** begin **

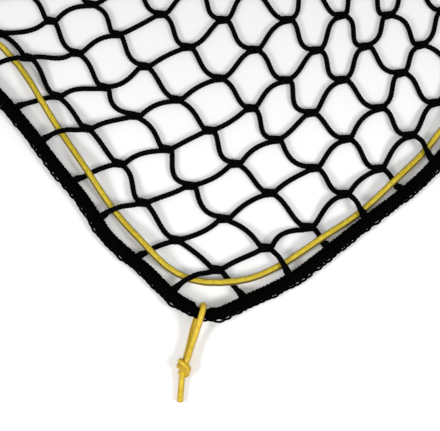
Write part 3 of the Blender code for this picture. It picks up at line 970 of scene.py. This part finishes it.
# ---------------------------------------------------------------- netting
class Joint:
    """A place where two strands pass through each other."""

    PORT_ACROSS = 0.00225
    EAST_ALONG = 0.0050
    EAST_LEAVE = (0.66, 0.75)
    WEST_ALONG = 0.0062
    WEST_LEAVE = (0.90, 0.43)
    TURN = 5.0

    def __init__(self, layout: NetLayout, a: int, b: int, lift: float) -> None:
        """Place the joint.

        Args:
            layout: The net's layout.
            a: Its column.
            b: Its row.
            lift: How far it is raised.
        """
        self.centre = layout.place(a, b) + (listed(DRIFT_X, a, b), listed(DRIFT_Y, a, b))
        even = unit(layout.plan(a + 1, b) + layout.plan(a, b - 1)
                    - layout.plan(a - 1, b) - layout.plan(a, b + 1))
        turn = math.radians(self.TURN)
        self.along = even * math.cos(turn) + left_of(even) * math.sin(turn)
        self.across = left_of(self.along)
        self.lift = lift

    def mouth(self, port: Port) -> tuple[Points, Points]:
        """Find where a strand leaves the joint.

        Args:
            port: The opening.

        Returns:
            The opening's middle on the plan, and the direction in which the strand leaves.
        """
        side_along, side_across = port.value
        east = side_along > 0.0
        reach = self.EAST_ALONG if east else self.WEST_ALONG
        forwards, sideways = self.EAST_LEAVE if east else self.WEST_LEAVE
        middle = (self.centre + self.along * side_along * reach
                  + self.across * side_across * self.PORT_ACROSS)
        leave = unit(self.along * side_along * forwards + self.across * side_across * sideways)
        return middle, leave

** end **

Extract the full listing above without altering anything.

Result:
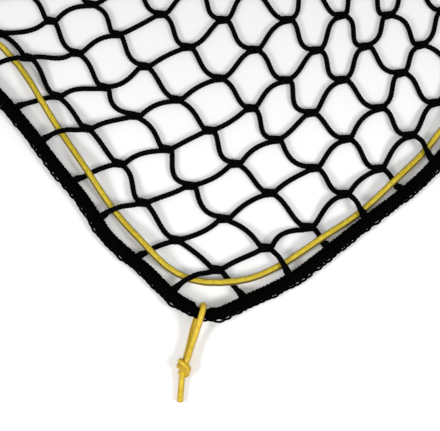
Write part 3 of the Blender code for this picture. It picks up at line 970 of scene.py. This part finishes it.
# ---------------------------------------------------------------- netting
class Joint:
    """A place where two strands pass through each other."""

    PORT_ACROSS = 0.00225
    EAST_ALONG = 0.0050
    EAST_LEAVE = (0.66, 0.75)
    WEST_ALONG = 0.0062
    WEST_LEAVE = (0.90, 0.43)
    TURN = 5.0

    def __init__(self, layout: NetLayout, a: int, b: int, lift: float) -> None:
        """Place the joint.

        Args:
            layout: The net's layout.
            a: Its column.
            b: Its row.
            lift: How far it is raised.
        """
        self.centre = layout.place(a, b) + (listed(DRIFT_X, a, b), listed(DRIFT_Y, a, b))
        even = unit(layout.plan(a + 1, b) + layout.plan(a, b - 1)
                    - layout.plan(a - 1, b) - layout.plan(a, b + 1))
        turn = math.radians(self.TURN)
        self.along = even * math.cos(turn) + left_of(even) * math.sin(turn)
        self.across = left_of(self.along)
        self.lift = lift

    def mouth(self, port: Port) -> tuple[Points, Points]:
        """Find where a strand leaves the joint.

        Args:
            port: The opening.

        Returns:
            The opening's middle on the plan, and the direction in which the strand leaves.
        """
        side_along, side_across = port.value
        east = side_along > 0.0
        reach = self.EAST_ALONG if east else self.WEST_ALONG
        forwards, sideways = self.EAST_LEAVE if east else self.WEST_LEAVE
        middle = (self.centre + self.along * side_along * reach
                  + self.across * side_across * self.PORT_ACROSS)
        leave = unit(self.along * side_along * forwards + self.across * side_across * sideways)
        return middle, leave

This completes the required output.